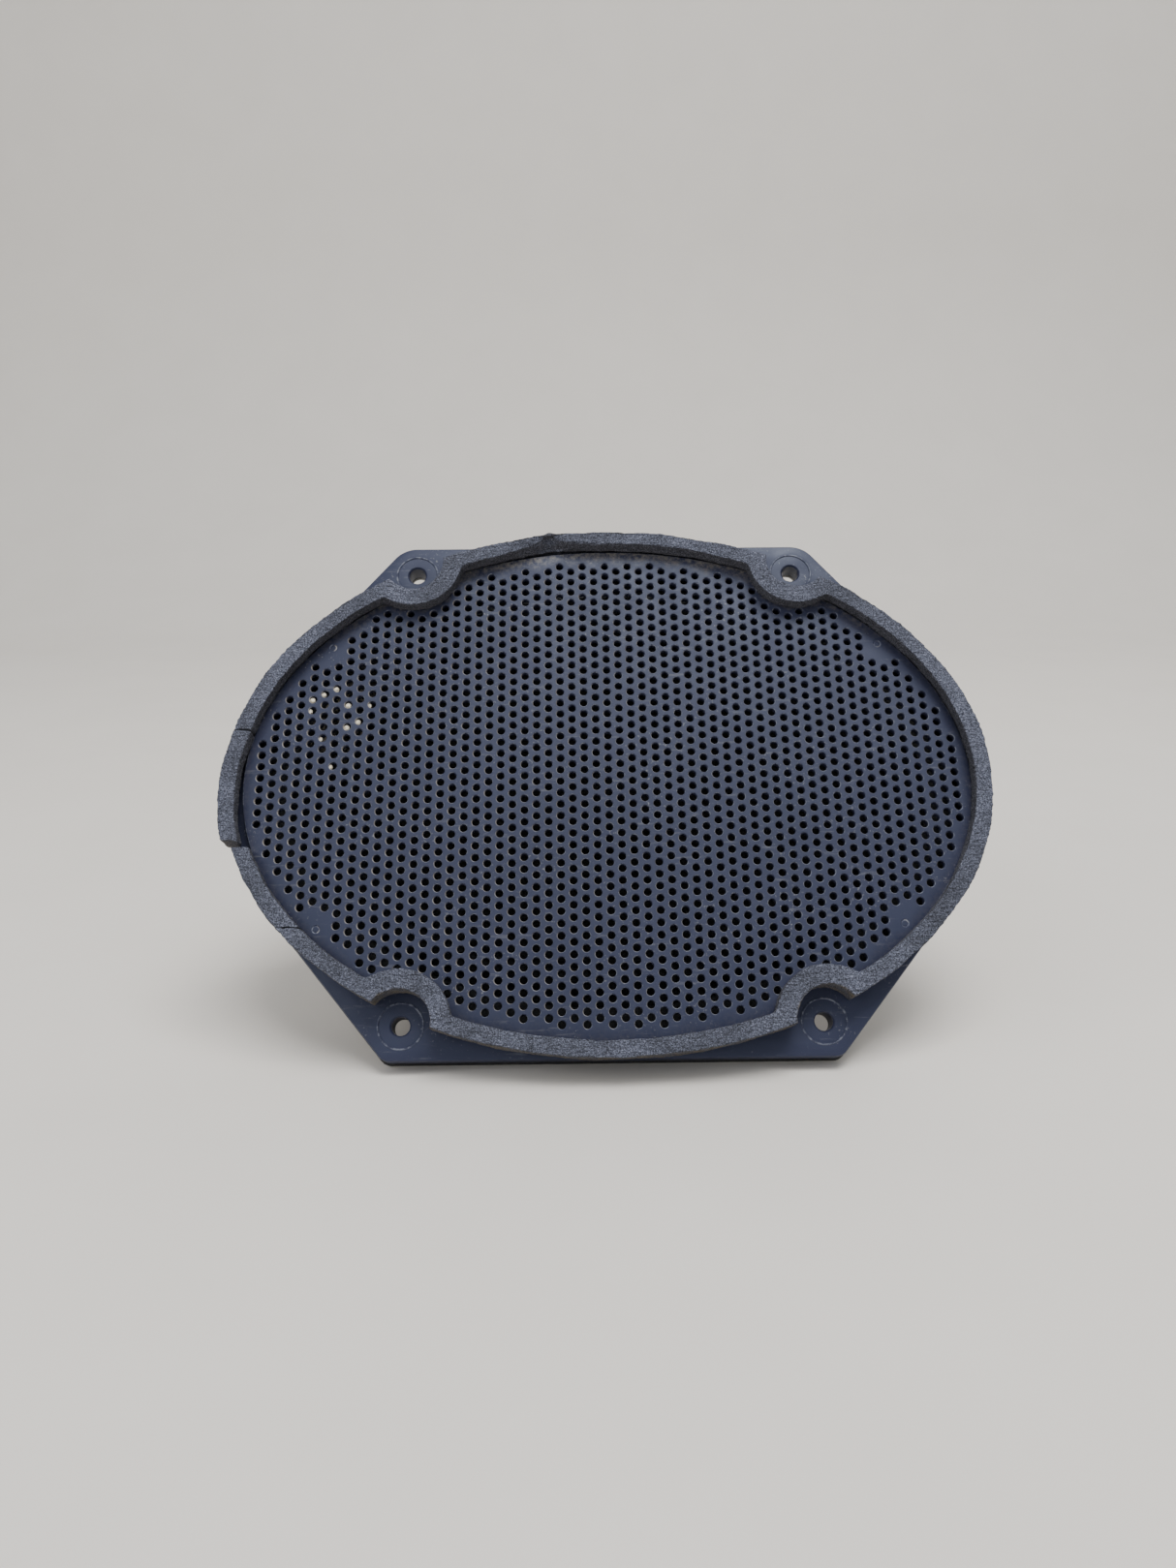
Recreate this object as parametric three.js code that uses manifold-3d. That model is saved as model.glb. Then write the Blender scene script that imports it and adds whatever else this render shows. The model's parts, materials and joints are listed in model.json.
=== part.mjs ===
// Oval 6 x 8 inch full-range car door speaker: a moulded face plate with a perforated oval grille and
// four screw ears, a foam sealing gasket, a pressed basket, an oval cone and a ring-magnet motor.
// It rests on a bench, leaning back on its motor, as such a speaker does when it is stood up.
//
// Every piece is drawn in the speaker's own frame, in millimetres: X along the oval's long axis,
// Y along its short axis, Z out of the front, with z = 0 on the face of the screw ears.
// The whole speaker is leaned back at the end, so that +Z is up and the front faces -Y.

import * as THREE from "three";
import { mergeVertices } from "three/addons/utils/BufferGeometryUtils.js";
import Module from "manifold-3d";

const wasm = await Module();
wasm.setup();

const GAP = 0.3; // clearance between pieces that touch
const OVERLAP = 0.6; // how far joined solids run into each other
const PAST = 1; // how far a cutter runs past a face
const DEGREE = Math.PI / 180;
const OVAL_STEPS = 44;
const ROUND_STEPS = 28;
const HOLE_STEPS = 14;

// Driving dimensions
const FLANGE = {
  halfHeight: 79, // to the straight top and bottom edges
  sideA: 110.8, // half axes of the oval that the two sides follow
  sideB: 79,
  cornerAngle: 50.2 * DEGREE, // of the slanted edges, from the long axis
  topRadius: 9,
  bottomRadius: 4,
  thickness: 6,
};
const EAR = { x: 58.5, y: 69.4, holeRadius: 2.6, seatRadius: 6.3, seatDepth: 0.2 };
const GRILLE = { a: 106.2, b: 75, height: 4, skin: 2, wall: 1.2, pocketRadius: 12.2 };
const STAKE = {
  x: 82.5,
  y: 43,
  bossRadius: 3.6,
  bossFront: -1,
  postRadius: 2,
  headRadius: 3.6,
  headThickness: 1.5,
};
const GASKET = {
  a: 111,
  b: 79.6,
  width: 5.7, // at the sides
  widthAtTop: 5.5,
  front: 9.5,
  cutoutRadius: 8.6, // around each screw
  bulgeRadius: 15, // of the strip where it goes round a screw
  patchTop: 14.5, // the loose piece at the left lies between these heights
  patchBottom: -19,
  patchTurn: -4.1 * DEGREE, // it has come away at its lower end
  buttJoint: -43,
};
const BASKET = {
  lip: 0.6, // how far its flange shows past the face plate
  flangeThickness: 1.2,
  wall: 1.6,
  openingA: 92,
  shoulderA: 89.2, // where the steep rim turns into the sloping wall
  shoulderZ: -13,
  shoulderBackA: 90.8,
  shoulderBackZ: -14.2,
  ledgeRadius: 41.5, // the spider is glued here
  ledgeBackRadius: 42.2,
  ledgeZ: -36.6,
  seatRadius: 33.6,
  seatZ: -46,
  seatHoleRadius: 15.5,
  windows: 12,
  windowInner: 45,
  windowOuter: 83,
  windowHalfInner: 5.5,
  windowHalfOuter: 9.5,
  windowBack: -41,
  windowFront: -14,
};
const OVAL_SQUEEZE = 31; // long half axis less short half axis, at the cone's rim and outside it
const SURROUND = { inner: 80, rollInner: 83, rollOuter: 92.2, outer: 95.2, thickness: 0.7, rollHeight: 3.6 };
const CONE = { rim: 83, shelf: 80, neck: 13, rimZ: -6.3, neckZ: -31, thickness: 0.8, flare: 1.2 };
const DUST_CAP = { radius: 17, height: 6, thickness: 0.6 };
const COIL = {
  formerInner: 12.4,
  formerOuter: 12.7,
  windingInner: 12.9,
  windingOuter: 13.6,
  windingLength: 9,
  bareEnd: 0.6, // of the former, behind the winding
  neckReach: 1.2, // of the former, in front of the cone's neck
};
const SPIDER = { inner: 13, outer: 33, lip: 39.5, waves: 3, waveHeight: 1.3, thickness: 0.6 };
const TOP_PLATE = { radius: 34, holeRadius: 14.1, thickness: 4.5 };
const MAGNET = { radius: 38.5, holeRadius: 17.5, thickness: 11 };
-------
=== REQUIREMENTS ===
In how many lines does the word "shows" appear? Respond with the number alone.

=== FINAL RESULT ===
2